Вдруг откуда-то из задних рядов раздался хриплый выкрик, похожий на птичий клекот, и грузный человек пробежал к сцене по ковровой дорожке, спускающейся ступенями в проходе между креслами. Зрители, давно привыкшие к хитроумным режиссерским трюкам, приняли его было за одного из актеров, тем более, что он с разбегу вскочил на сцену, резко выделяясь среди концертных фраков и обнаженных женских плеч, синей нейлоновой курткой на молниях. Но сами актеры в замешательстве попятились, оборвав музыкальную фразу на полутоне.
«Вы, вы! – крикнул в публику возмутитель спокойствия.
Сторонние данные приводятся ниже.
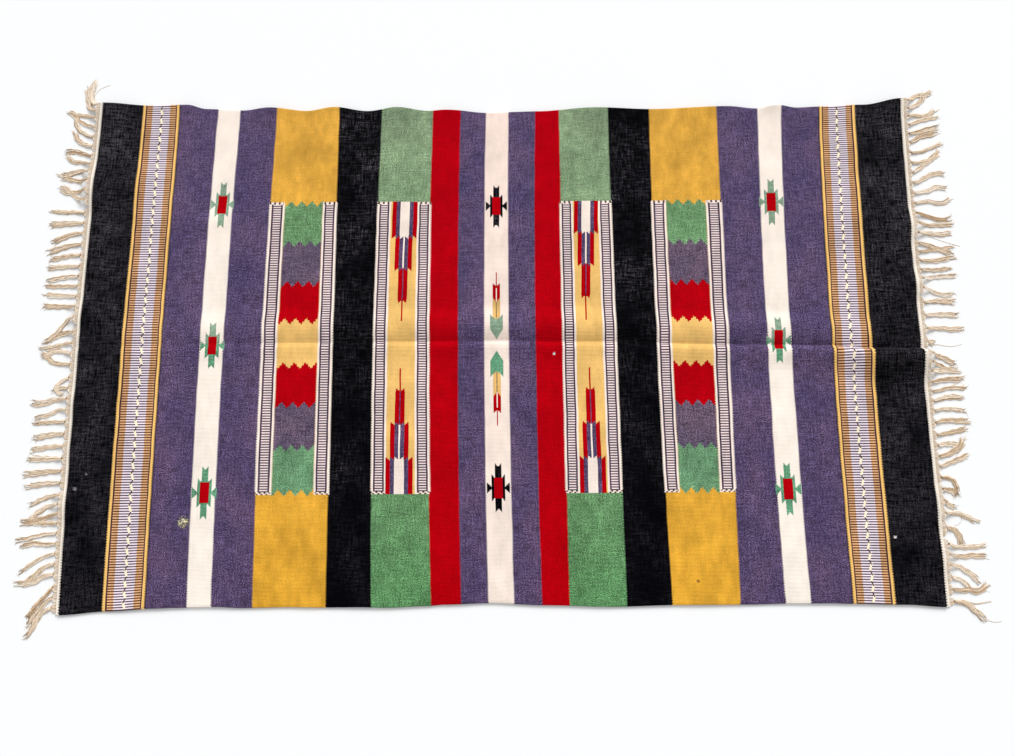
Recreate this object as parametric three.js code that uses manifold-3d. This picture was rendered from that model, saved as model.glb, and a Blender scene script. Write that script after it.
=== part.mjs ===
import * as THREE from "three";
import { mergeVertices } from "three/addons/utils/BufferGeometryUtils.js";
import Module from "manifold-3d";

// A flat-woven serape spread on a floor, in millimetres, +Z up.
// X runs along the warps, from fringed end to fringed end.
// Y runs across the cloth, from the near hem to the far hem.

const halfLength = 687; // middle of the cloth to the last weft, along the warps
const halfWidth = 432; // middle of the cloth to a selvedge
const clothThickness = 2.4;
const clothColumns = 40;
const mergeDistance = 1e-4; // corners closer than this are one

const headingWidth = 9.5; // the cream last wefts and the bare warps up to the knots
const headingThickness = 2.2;
const partingGap = 0.3; // between the cloth's end and its heading

const strandSides = 3;
const strandSteps = 3;
const rootSpacing = 3.7; // between the two strands of a tassel at their roots
const tipSpacing = 5.6; // and at their tips, where any two strands stay this far apart
const rootDepth = 1.5; // how far a strand runs into the heading
const unevenReach = 0.06; // how much longer or shorter than its group a strand may be
const unevenTurn = 2.4; // radians from one strand to the next in that unevenness
const spacingPasses = 40; // times that neighbouring tips are eased apart

// Where the rows of the cloth's mesh lie, measured from the fold line.
const rowSections = [
  { from: -halfWidth, to: -64, rows: 10 },
  { from: -64, to: -8, rows: 6 },
  { from: -8, to: 0, rows: 1 },
  { from: 0, to: 26, rows: 2 },
  { from: 26, to: 62, rows: 2 },
  { from: 62, to: 360, rows: 8 },
  { from: 360, to: halfWidth, rows: 3 },
];

// Where the stripes of the even, flat design lie in the cloth, as woven and as it lies now:
// along is the stripe edge in the flat design, and the others are its X at three places across.
const stripeEdges = [
  { along: -687, far: -684, fold: -693, near: -690 },
  { along: -611, far: -612, fold: -620, near: -621 },
  { along: -547, far: -547.5, fold: -554.5, near: -554 },
  { along: -482, far: -483, fold: -492.5, near: -490 },
  { along: -444, far: -445, fold: -454, near: -452.5 },
  { along: -380, far: -382, fold: -391, near: -389 },
  { along: -264, far: -275.5, fold: -277, near: -275 },
  { along: -197, far: -201.5, fold: -209, near: -204.5 },
  { along: -108, far: -114.5, fold: -119.5, near: -111 },
  { along: -63, far: -68, fold: -71.5, near: -65.5 },
  { along: -20, far: -24.5, fold: -28.5, near: -23 },
  { along: 20, far: 9.5, fold: 7, near: 12.5 },
  { along: 63, far: 55.5, fold: 51, near: 56.5 },
  { along: 108, far: 95.5, fold: 96, near: 97.5 },
  { along: 197, far: 179, fold: 182.5, near: 187 },
  { along: 264, far: 250.5, fold: 250.5, near: 258 },
  { along: 380, far: 366, fold: 365.5, near: 363.5 },
  { along: 444, far: 437.5, fold: 429.5, near: 433.5 },
  { along: 482, far: 477.5, fold: 468.5, near: 473 },
  { along: 547, far: 542, fold: 534.5, near: 538 },
  { along: 611, far: 604.5, fold: 600.5, near: 604.5 },
  { along: 687, far: 687, fold: 684, near: 687 },
];

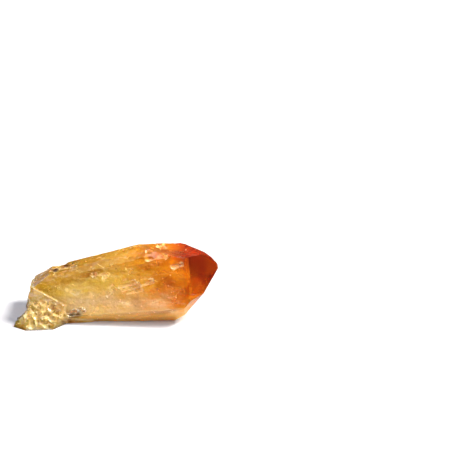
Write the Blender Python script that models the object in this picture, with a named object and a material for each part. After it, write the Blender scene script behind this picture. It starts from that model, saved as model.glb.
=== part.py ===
"""A citrine crystal point, lying on its side.

One natural quartz crystal. Its rough sides flare from a broken base towards six flat tip faces, and a
lump of broken quartz is left standing at the foot of the base. +X runs towards the tip, +Z is up, and
the origin is the middle of the crystal's footprint. Lengths in the tables are millimetres.
"""

import math

import bmesh
import bpy
from mathutils import Matrix, Vector, noise

OBJECT_NAME = "citrine_crystal_point"
MM = 0.001

# The c axis runs through CORE, rising and swinging a little away from +X as the crystal lies.
AXIS_RISE = 5.7
AXIS_SWING = 2.9
CORE = Vector((0.0, 6.2, 7.2))

# Each face: its turn about the axis from level (90 is up, 180 is towards -Y), its lean from the axis,
# and its distance from CORE. Sides that lean more than 90 degrees flare towards the tip.
REST_FACE = (270.0, 90.0 + AXIS_RISE, 7.2)
SIDE_FACES = {
    "front_low": (207.2, 94.0, 9.2),
    "front": (150.5, 93.9, 5.5),
    "front_bevel": (116.0, 97.5, 7.15),
    "top": (89.1, 100.0, 7.9),
    "top_shoulder": (84.4, 76.7, 10.55),
    "back_up": (30.5, 95.2, 6.6),
    "back_low": (331.6, 95.1, 6.6),
}
RHOMB_LEAN = 51.8
TIP_FACES = {
    "rhomb_front": (150.0, RHOMB_LEAN, 16.3),
    "rhomb_back": (30.0, RHOMB_LEAN, 16.8),
    "rhomb_bottom": (270.0, RHOMB_LEAN, 15.0),
    "top_wedge": (90.0, RHOMB_LEAN, 18.2),
    "front_wedge": (211.0, RHOMB_LEAN, 18.1),
    "back_wedge": (330.0, RHOMB_LEAN, 15.2),
}
BASE_BREAKS = {
    "break_main": (89.9, 159.2, 20.5),
    "break_top": (81.6, 118.6, 12.3),
}

# The lump at the foot of the base: each break is its outward direction and a point that it runs through.
FOOT_BREAKS = {
    "under": ((0.0, 0.0, -1.0), (0.0, 0.0, 0.0)),
    "ledge": ((0.37, -0.1, 0.9), (-12.75, -0.9, 4.6)),
    "slope": ((0.04, -0.77, 0.64), (-19.1, -4.75, 0.0)),
    "corner": ((-0.42, -0.75, 0.51), (-25.0, -3.4, 0.0)),
    "heel": ((-0.93, 0.1, 0.34), (-25.4, -2.0, 0.0)),
    "cliff": ((0.66, -0.72, 0.2), (-13.5, -2.6, 0.0)),
    "inside": ((-0.35, 0.9, 0.25), (-22.0, 4.0, 3.0)),
    "inside_end": ((1.0, 0.2, 0.0), (-10.5, 0.0, 0.0)),
}
# A low sliver that carries the lump's line on along the resting edge.
TOE_BREAKS = {
    "under": ((0.0, 0.0, -1.0), (0.0, 0.0, 0.0)),
    "crest": ((0.0, -0.45, 0.89), (-9.0, -1.6, 1.3)),
    "face": ((0.08, -0.97, 0.24), (-11.0, -1.5, 0.0)),
    "point": ((0.4, -0.9, 0.2), (-5.0, -0.55, 0.0)),
    "inside": ((0.0, 1.0, 0.0), (0.0, 3.0, 0.0)),
    "inside_start": ((-1.0, 0.0, 0.0), (-15.0, 0.0, 0.0)),
}

# Chips off the sides, longer along the crystal: distance along X, turn about the axis, width, depth.
SIDE_CHIPS = [
    (-14.6, 66.0, 2.2, 0.35),
    (-11.0, 86.0, 1.5, 0.55),
    (-15.4, 84.0, 1.4, 0.45),
    (-11.3, 203.0, 1.2, 0.60),
    (-9.2, 200.0, 1.0, 0.45),
    (10.2, 111.0, 3.6, 0.55),
    (15.2, 131.0, 1.6, 0.35),
    (-5.4, 124.0, 1.0, 0.30),
    (-2.5, 130.0, 1.1, 0.30),
    (-10.2, 161.0, 1.7, 0.35),
    (12.2, 76.0, 1.5, 0.40),
    (1.5, 44.0, 4.0, 0.55),
    (-8.0, 12.0, 5.0, 1.00),
    (6.5, 4.0, 6.0, 1.10),
    (-17.5, 350.0, 5.0, 0.80),
    (11.5, 312.0, 3.6, 0.70),
    (-6.0, 311.0, 3.0, 0.60),
]
CHIP_STRETCH = 1.7
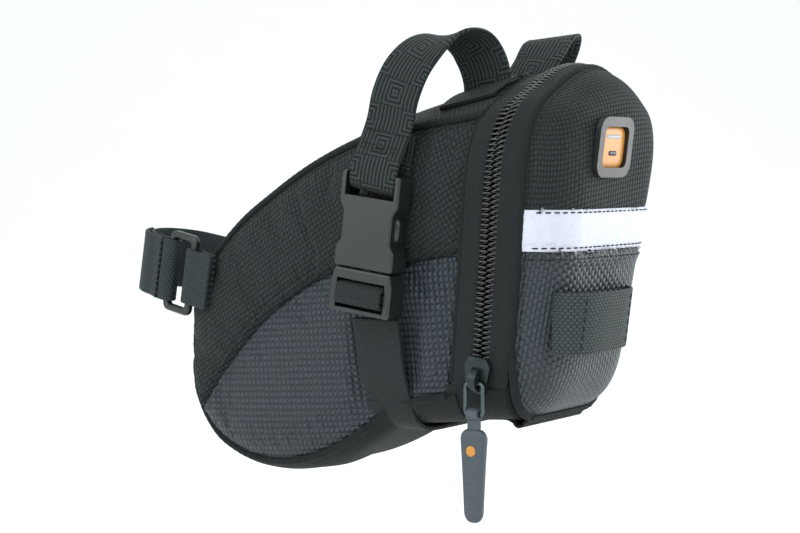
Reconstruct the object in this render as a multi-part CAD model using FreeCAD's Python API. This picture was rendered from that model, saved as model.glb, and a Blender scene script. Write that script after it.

Голос его вздрагивал то ли от искреннего, то ли от хорошо разыгранного гнева. – Сидите и наслаждаетесь! Аплодируете! И даже смеетесь! А здесь не смеяться надо, а плакать. Или вскочить и разнести всю сцену, все растоптать, сжечь и завыть от отчаяния на пепелище!»
Почуяв, что это не элемент спектакля, а настоящий «хэпеннинг», публика замерла, предвкушая удовольствие – равнодушная тишина зала вдруг зазвенела беззвучно от нарастающего напряжения перед взрывом. «Вон отсюда! Все вон! – завопил нарушитель спокойствия и затопал ногами. Он уже не говорил, а декламировал. – Сытые, тупые, равнодушные, прочь отсюда!»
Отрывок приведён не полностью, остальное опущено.